The surprisingly strong majority win by Ontario Premier Kathleen Wynne and her Liberal party in the provincial election in mid-June has given a boost to potential infrastructure development in the Ring of Fire chromite and base metals camp in northern Ontario.
On the campaign trail and in interviews after the big win, the premier and Finance Minister Charles Sousa spoke many times of the need for the provincial government to spend upwards of $1 billion to open up the camp and spur long-term economic growth in the province’s far north, particularly among the region’s nine First Nations communities.
This pro-Ring of Fire stance contrasted with the second-place Progressive Conservative Party, which promised cuts to the provincial budget, including an end to “corporate handouts” — additional corporate tax cuts notwithstanding.
Voters in the province had a choice between a smaller, leaner government and an activist, progressive one, and they voted en masse for the latter, to the benefit of those promoting Ring of Fire mining projects.
And so the timing was particularly good for a newly released think piece by Nick Mulder through Thunder Bay’s Northern Policy Institute that promotes an “airport–port transportation authority model” as the most applicable corporate body to oversee any new infrastructure into the Ring of Fire.
Based in Ottawa, Mulder is a former deputy minister of Transport Canada who was named to the Order of Canada in 1997, and is today a senior associate at Global Public Affairs.
In his report he argues that the airport–port authority model is the best route for the provincial government to take compared to a traditional crown corporation (what the government proposed in November 2013 for the Ring of Fire). This would be because under the airport–port authority model, the “onus and risks would be placed on all stakeholders and not just on the provincial government and taxpayers.”
Under the Mulder proposal, all parties would have formal representation on the authority’s board, and this board — not government directly — would plan and procure facilities and services for road, rail, power and air, while sharing costs and risks with the private sector.

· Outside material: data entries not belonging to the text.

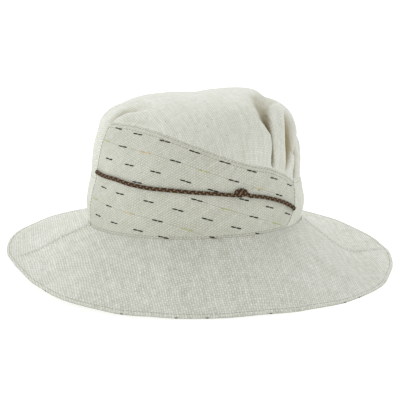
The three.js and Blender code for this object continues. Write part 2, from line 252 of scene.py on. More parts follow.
# Slack of the cloth: soft waves with their length, the way they run and how steeply, their height
# and their start
CROWN_WAVES = named("length way pitch height start", [
    (61, 25, 20, 0.4, 0.3),
    (43, -48, 35, 0.3, 1.9),
    (29, 80, -30, 0.16, 4.1),
    (17, -12, 50, 0.07, 2.6),
])
BRIM_WAVES = named("length way pitch height start", [
    (118, 12, 0, 0.7, 0.8),
    (67, -31, 0, 0.4, 3.4),
    (41, 64, 0, 0.22, 5.2),
    (19, 5, 0, 0.08, 1.1),
])
# The crown's slack sets in over this height, and the brim's over shares of its width and over a height
# over the surface that the hat rests on. It fades to a share of itself towards the rim.
CROWN_SLACK_HEIGHT = 12
BRIM_SLACK_SHARES = (0.08, 0.5)
BRIM_SLACK_HEIGHT = 8
RIM_SLACK = 0.25
RIM_SLACK_SHARES = (0.7, 1)
# Gathers along the seams
PUCKER_HEIGHT = 0.22
PUCKER_PARTS = named("length share", [(7.3, 0.5), (11.9, 0.3), (4.6, 0.2)])
PUCKER_REACH = 5
FOOT_PUCKER_STRETCH = 1.1
FOOT_PUCKER_START = 5
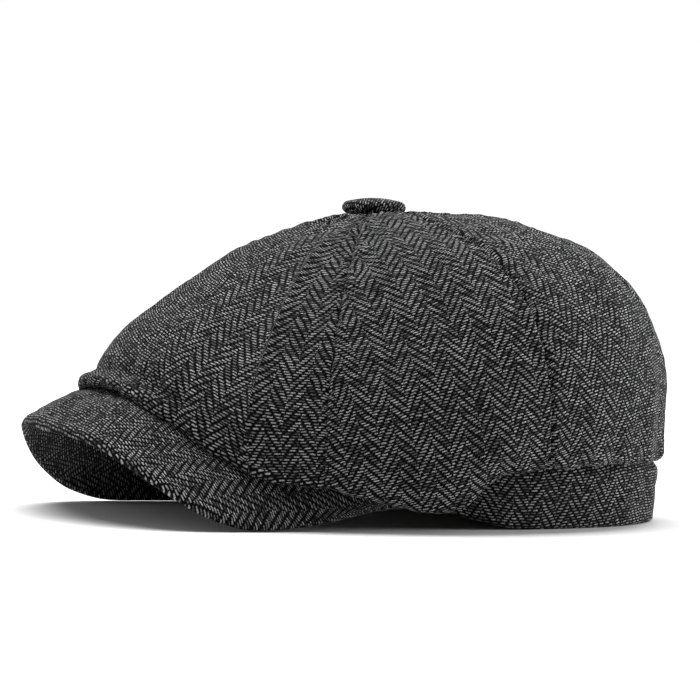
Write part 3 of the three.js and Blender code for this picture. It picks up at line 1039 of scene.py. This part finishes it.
# The sweep runs along the camera's line of sight, from near the camera to far behind the cap,
# where it bends up.
SWEEP_NEAR = 3.2
SWEEP_FAR = -2.6
SWEEP_BEND = 1.2
SWEEP_BEND_STEPS = 16
SWEEP_HEIGHT = 4.0
SWEEP_HALF_WIDTH = 5.0

CAP_MIDDLE = (0, 0, 0.05)
BACKDROP_MIDDLE = (-3.2, 1.2, 0.6)
LIGHTS = [
    dict(name="softbox_above", place=(-0.3, -0.05, 1.5), size=2.0, power=54, target=CAP_MIDDLE),
    dict(name="softbox_front", place=(0.1, -1.4, 0.7), size=1.0, power=2, target=CAP_MIDDLE),
    dict(name="softbox_back", place=(0.3, 1.1, 0.2), size=0.7, power=14, target=CAP_MIDDLE),
    dict(name="backdrop_light", place=(-1.5, 0.55, 1.8), size=1.0, power=45, target=BACKDROP_MIDDLE),
]
ROOM_LIGHT = 0.34


def sweep_line():
    """The sweep's section: how far towards the camera and how high each point lies."""
    line = [(SWEEP_NEAR, 0.0), (SWEEP_FAR, 0.0)]
    for step in range(1, SWEEP_BEND_STEPS + 1):
        turn = math.pi / 2 * step / SWEEP_BEND_STEPS
        line.append((SWEEP_FAR - SWEEP_BEND * math.sin(turn), SWEEP_BEND * (1 - math.cos(turn))))
    line.append((SWEEP_FAR - SWEEP_BEND, SWEEP_HEIGHT))
    return line


def add_sweep():
    """A white paper sweep: flat under the cap and curved up behind it."""
    _, _, toward = camera_axes()
    ahead = Vector((toward.x, toward.y, 0)).normalized()
    side = Vector((-ahead.y, ahead.x, 0))
    line = sweep_line()
    points = [ahead * run + side * across + Vector((0, 0, rise))
              for run, rise in line for across in (-SWEEP_HALF_WIDTH, SWEEP_HALF_WIDTH)]
    faces = [(2 * k, 2 * k + 2, 2 * k + 3, 2 * k + 1) for k in range(len(line) - 1)]
    mesh = bpy.data.meshes.new("paper_sweep")
    mesh.from_pydata(points, [], faces)
    mesh.polygons.foreach_set("use_smooth", [True] * len(faces))
    mesh.materials.append(paper())
    sweep = bpy.data.objects.new("paper_sweep", mesh)
    bpy.context.scene.collection.objects.link(sweep)


def add_light(name, place, size, power, target):
    lamp = bpy.data.lights.new(name, "AREA")
    lamp.shape = "DISK"
    lamp.size = size
    lamp.energy = power
    light = bpy.data.objects.new(name, lamp)
    light.location = place
    aim = Vector(target) - Vector(place)
    light.rotation_euler = aim.to_track_quat("-Z", "Y").to_euler()
    bpy.context.scene.collection.objects.link(light)


def add_studio():
    add_sweep()
    for light in LIGHTS:
        add_light(**light)
    world = bpy.data.worlds.new("studio")
    world.use_nodes = True
    background = world.node_tree.nodes["Background"]
    background.inputs["Color"].default_value = (1, 1, 1, 1)
    background.inputs["Strength"].default_value = ROOM_LIGHT
    bpy.context.scene.world = world
    bpy.context.scene.view_settings.view_transform = "Standard"


add_camera()
add_studio()
cloth = tweed()
make_band(cloth)
peak_tree = faces_tree(make_peak(cloth))
for panel_number in range(PANEL_COUNT):
    make_panel(panel_number, cloth, peak_tree)
make_button(cloth)
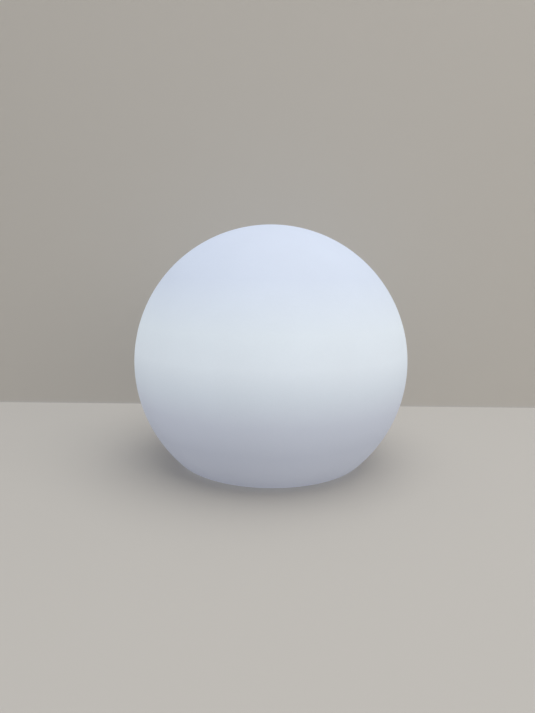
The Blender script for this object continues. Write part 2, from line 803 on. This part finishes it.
deselect()
bpy.ops.mesh.primitive_plane_add(size=1, location=(0, 0, 0), rotation=(math.pi / 2, 0, 0))
ring = bpy.context.object
ring.scale = (SIGN_STROKE, SIGN_THICK, 1)
ring.location = (SIGN_RADIUS, 0, 0)
bpy.ops.object.transform_apply()
enter("EDIT")
select_whole()
bpy.ops.mesh.delete(type="ONLY_FACE")
select_whole()
bpy.ops.mesh.spin(steps=40, angle=-SIGN_SWEEP, center=(0, 0, 0), axis=(0, 0, 1))
select_whole()
bpy.ops.mesh.fill_holes(sides=4)
select_whole()
bpy.ops.mesh.normals_make_consistent(inside=False)
enter("OBJECT")
ring.rotation_euler = (0, 0, SIGN_START)
bar = cube("bar", (1.8 * MM, 0, 0), (2.1 * MM, SIGN_STROKE, SIGN_THICK))
break_edges(bar, 0.05 * MM)
sign = joined("button_sign", [ring, bar])
low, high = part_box("power_button")
sign.location = (middle(low, high).x, 0, low.z)
settle(sign, "button_grey", symbol_print, body="button")


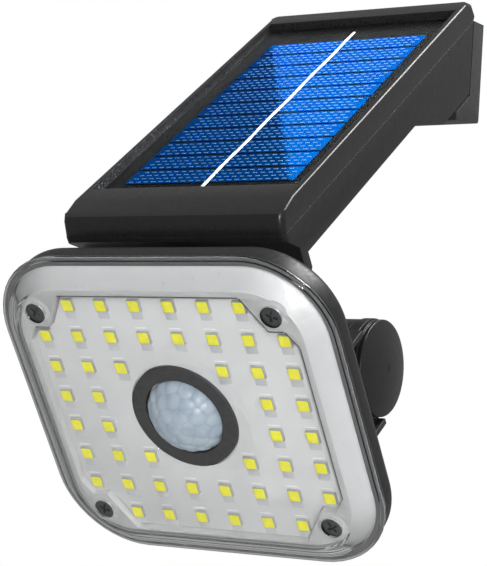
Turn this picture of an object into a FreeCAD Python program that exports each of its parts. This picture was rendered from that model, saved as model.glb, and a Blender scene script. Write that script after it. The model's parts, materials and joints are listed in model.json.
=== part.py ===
"""Solar flood light: a tilting 48-LED lamp head with motion sensor, hinged under a
solar panel housing that sits on a wall bracket.

Most pieces are drawn in the panel frame: x across, y up the slope of the panel towards
the wall, z square to the panel, with its origin at the middle of the LED grid. One
placement then tilts and shifts them into the frame of the part, whose origin is the
middle of the bracket's wall face, with +Y into the wall and +Z up.
"""
import FreeCAD
import Part
import Sketcher
import math
import os
import re

DIMENSIONS = {
    # Stance
    "panel_tilt": 37.3,          # slope of the panel, degrees
    "wall_y": 96.5,              # LED grid to wall, level
    "wall_z": 107.0,             # LED grid to bracket middle, upright
    # LED grid
    "led_pitch": 10.0,
    "led_row_pitch": 9.11,
    "led_size": 3.5,
    "led_window": 3.0,
    "led_height": 0.75,
    "window_height": 0.06,
    # LED board and the white tray round it
    "board_half": 39.0,
    "board_top": 34.9,
    "board_bottom": 36.1,
    "board_bevel": 21.7,
    "board_step": 25.75,
    "board_step_out": 36.2,
    "board_step_in": 31.9,
    "board_slant": 1.614,        # rise over run of the long bevels beside the screws
    "board_thick": 1.2,
    "board_gap": 0.2,
    "tray_width": 91.4,
    "tray_height": 83.0,
    "tray_corner": 18.6,
    "tray_run": 4.7,
    "tray_lip": 0.1,
    "tray_front": -1.2,
    "tray_back": 3.2,
    # Clear cover
    "cover_width": 97.4,
    "cover_height": 89.4,
    "cover_corner": 22.0,
    "dome_width": 93.0,
    "dome_height": 84.3,
    "dome_corner": 16.5,
    "dome_run": 4.6,
    "dome_rise": 2.8,
    "cover_front": 2.4,
    "flange_front": 1.4,
    "flange_back": 2.4,
    "cover_skin": 1.0,
    "inner_back_width": 92.0,
    "inner_back_height": 83.6,
    "inner_back_corner": 16.0,
    "inner_front_width": 82.8,
    "inner_front_height": 75.2,
    "inner_front_corner": 12.0,
    # Cover screws
    "screw_x": 34.3,
    "screw_z": 30.5,
    "screw_head_radius": 3.0,
    "screw_recess_radius": 3.3,
    "screw_shank_radius": 1.4,
    "screw_hole_radius": 1.7,
    "screw_seat": 0.1,
    "screw_head_height": 1.4,
    "screw_length": 8.0,
    "post_radius": 3.8,
    "post_back": 0.9,
    "post_gap": 0.15,
    # Motion sensor
    "sensor_hole_radius": 15.1,
    "funnel_run": 2.6,
    "funnel_deep": 1.1,
    "funnel_collar": 16.6,
    "funnel_back": 0.3,
    "ring_outer_radius": 14.8,
    "ring_inner_radius": 10.95,
    "ring_front": 1.2,
    "ring_round": 0.4,
    "lens_sink": 0.6,
    "lens_radius": 10.8,
    "lens_height": 6.4,
    "lens_skin": 0.7,
    "sensor_radius": 4.6,
    "sensor_height": 4.0,
    "sensor_brim": 0.5,
    # Lamp back housing
    "gasket_back": 2.9,
    "gasket_wide": 2.0,
    "back_width": 96.0,
    "back_height": 88.0,
    "back_corner": 21.0,
    "back_depth": 10.4,
    "back_wall": 2.0,
    "back_round": 4.0,
    "boss_radius": 3.6,
    "boss_pilot": 1.45,
    # Hinge
    "hinge_y": 48.5,
    "hinge_z": -16.1,
    "barrel_radius": 13.0,
    "barrel_half": 23.8,
    "lug_inner": 24.6,
    "lug_outer": 27.4,
    "lug_radius": 13.3,
    "rim_outer": 29.6,
    "rim_thick": 1.3,
    "rim_bite": 0.4,
    "rim_end": 44.0,
    "bolt_radius": 2.0,
    "bolt_bore": 2.07,
    "bolt_head_radius": 3.8,
    "bolt_end": 2.0,
    "nut_radius": 3.9,
    "washer_radius": 10.0,
    "washer_play": 0.05,
    "cap_rim": 30.0,
    "cap_crown": 31.8,
    "cap_skin": 1.6,
    "cap_step": 0.5,
    # Panel housing, side profile
    "shell_half": 32.4,
    "shell_wall": 2.0,
    "part_line": 42.3,
    "shell_front": 15.5,
    "shell_nose": 41.0,
    "chamfer_end": 24.2,
    "shell_floor": 33.2,
    "floor_end": 94.1,
    "foot_start": 110.7,
    "foot_floor": 25.4,
    "back_gap": 7.6,
    "back_skin": 2.5,
    "plan_round": 1.8,
    # Neck between the panel housing and the hinge
    "neck_front": 20.9,
    "neck_taper": 29.0,
    "neck_narrow": 22.0,
    "neck_bend": 12.0,
    "neck_end": 4.0,
    "neck_root": 37.1,
    "neck_rear": 41.0,
    "neck_under": 38.0,
    # Panel frame
    "frame_top": 48.65,
    "brow_run": 1.2,
    "shoulder_run": 1.9,
    "tail_run": 3.2,
    "tail_step": 0.9,
    "tail_bevel": 0.4,
    "corner_edge": 6.4,          # edges shorter than this are upright corners
    "corner_reach": 2.0,
    "frame_shoulder": 47.35,
    "frame_brow": 46.45,
    "frame_gap": 0.15,
    "frame_rear": 147.1,
    "panel_half": 30.7,
    "panel_front": 30.4,
    "panel_rear": 138.0,
    "panel_face": 47.2,
    "ledge_top": 44.8,
    "ledge_half": 27.6,
    "ledge_deep": 3.0,
    # Solar panel
    "panel_play": 0.3,
    "tape_thick": 0.3,
    "backing_thick": 0.9,
    "cell_thick": 0.2,
    "busbar_thick": 0.1,
    "busbar_over": 3.5,
    "cell_left": 25.2,
    "cell_right": 25.5,
    "cell_start": 36.9,
    "cell_pitch": 8.168,
    "cell_gap": 0.28,
    "busbar_half": 0.8,
    # Electronics
    "circuit_low": 38.4,
    "circuit_thick": 1.2,
    "circuit_half": 24.0,
    "circuit_front": 36.0,
    "circuit_long": 54.0,
    "post_x": 20.0,
    "post_front": 40.0,
    "post_rear": 86.0,
    "post_thick": 2.2,
    "post_pilot": 0.85,
    "chip_wide": 6.0,
    "chip_long": 9.0,
    "chip_high": 1.6,
    "coil_radius": 3.2,
    "coil_high": 3.4,
    "coil_in": 2.0,
    "capacitor_radius": 2.0,
    "capacitor_high": 3.6,
    "battery_radius": 7.1,
    "battery_half": 25.0,
    "battery_y": 116.0,
    "battery_z": 35.0,
    "terminal_radius": 2.6,
    "terminal_out": 1.0,
    "tab_thick": 0.25,
    "tab_wide": 4.0,
    "tab_high": 9.0,
    "lead_radius": 0.6,
    "lead_bend": 4.0,
    "lead_set": 2.0,
    # Mode button
    "button_x": 12.0,
    "button_y": 70.0,
    "button_radius": 4.5,
    "button_out": 1.0,
    "button_play": 0.25,
    "button_collar": 0.9,
    "collar_thick": 0.5,
    "collar_gap": 0.02,
    "switch_side": 6.0,
    "switch_high": 1.6,
    "stem_radius": 1.6,
    "stem_high": 0.4,
    # Shell screws
    "joint_screw_x": 27.6,
    "joint_screw_front": 27.6,
    "joint_screw_rear": 90.0,
    "joint_boss": 2.7,
    "joint_boss_high": 4.2,
    "joint_split": 5.6,
    "joint_way": 1.35,
    "joint_sink": 2.3,
    "joint_seat": 1.3,
    "joint_pilot": 1.05,
    # Wall bracket
    "plate_thick": 6.9,
    "plate_half": 14.7,
    "plate_round": 1.2,
    "plate_step": 0.4,
    "block_front": 15.5,
    "block_drop": 2.0,
    "fit_gap": 0.9,
    "tongue_half": 9.5,
    "tongue_deep": 4.6,
    "tongue_play": 0.3,
    "tongue_low": -4.0,
    "tongue_high": 6.0,
    "wall_hole_x": 20.0,
    "wall_hole_radius": 2.25,
    "wall_hole_sink": 4.2,
    "lock_y": 128.0,
    "lock_boss": 3.0,
    "lock_boss_high": 5.0,
    "lock_pilot": 1.3,
    "lock_way": 1.6,
    "lock_seat": 4.9,
    # How far a cut runs on past the face it leaves through
    "overrun": 1.0,
}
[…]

There’s no shortage of stakeholders beyond mining companies: The First Nations communities and the provincial government have each appointed lead negotiators; the Ontario government has a Ring of Fire Secretariat as part of its Ministry of Northern Development and Mines; and the federal government has its Interdepartmental Ministerial Steering Committee on the Ring of Fire, and its Department of Aboriginal Affairs has declared itself the lead department, though the federal regional development corporation for Northern Ontario (FedNor) also has an oar in the water.
But Mulder emphasizes that it may not be the “right time” for the provincial government to assume all the risks of a crown corporation in the Ring of Fire, given “uncertain mineral markets and prices, a growing provincial deficit and debt, unresolved First Nations issues and environmental assessments.”
KWG Resources has been the mining company with the most enthusiastic response to the Mulder report. The proposal in many ways dovetails with the one it put forward earlier, which seeks to revive the Ontario Northland Transportation Commission so that it can oversee Ring of Fire development, with a focus on rail access rather than road.
KWG has sought more involvement from the federal government in developing the Ring of Fire, but the airport–port authority model allows for seats at the table for both provincial and federal governments.
The biggest player in the camp — Cleveland-based Cliffs Natural Resources — only had one sentence about the Ring of Fire in its latest letter to shareholders, saying that it was “indefinitely suspending spending on the Chromite project in Northern Ontario and preserving future value options for the asset should a government-backed infrastructure solution emerge.”
Mulder’s 12-page report, which looks at the pros and cons of the Transportation Authority model since its adoption in Canada in the mid-nineties, is available at www.northernpolicy.ca.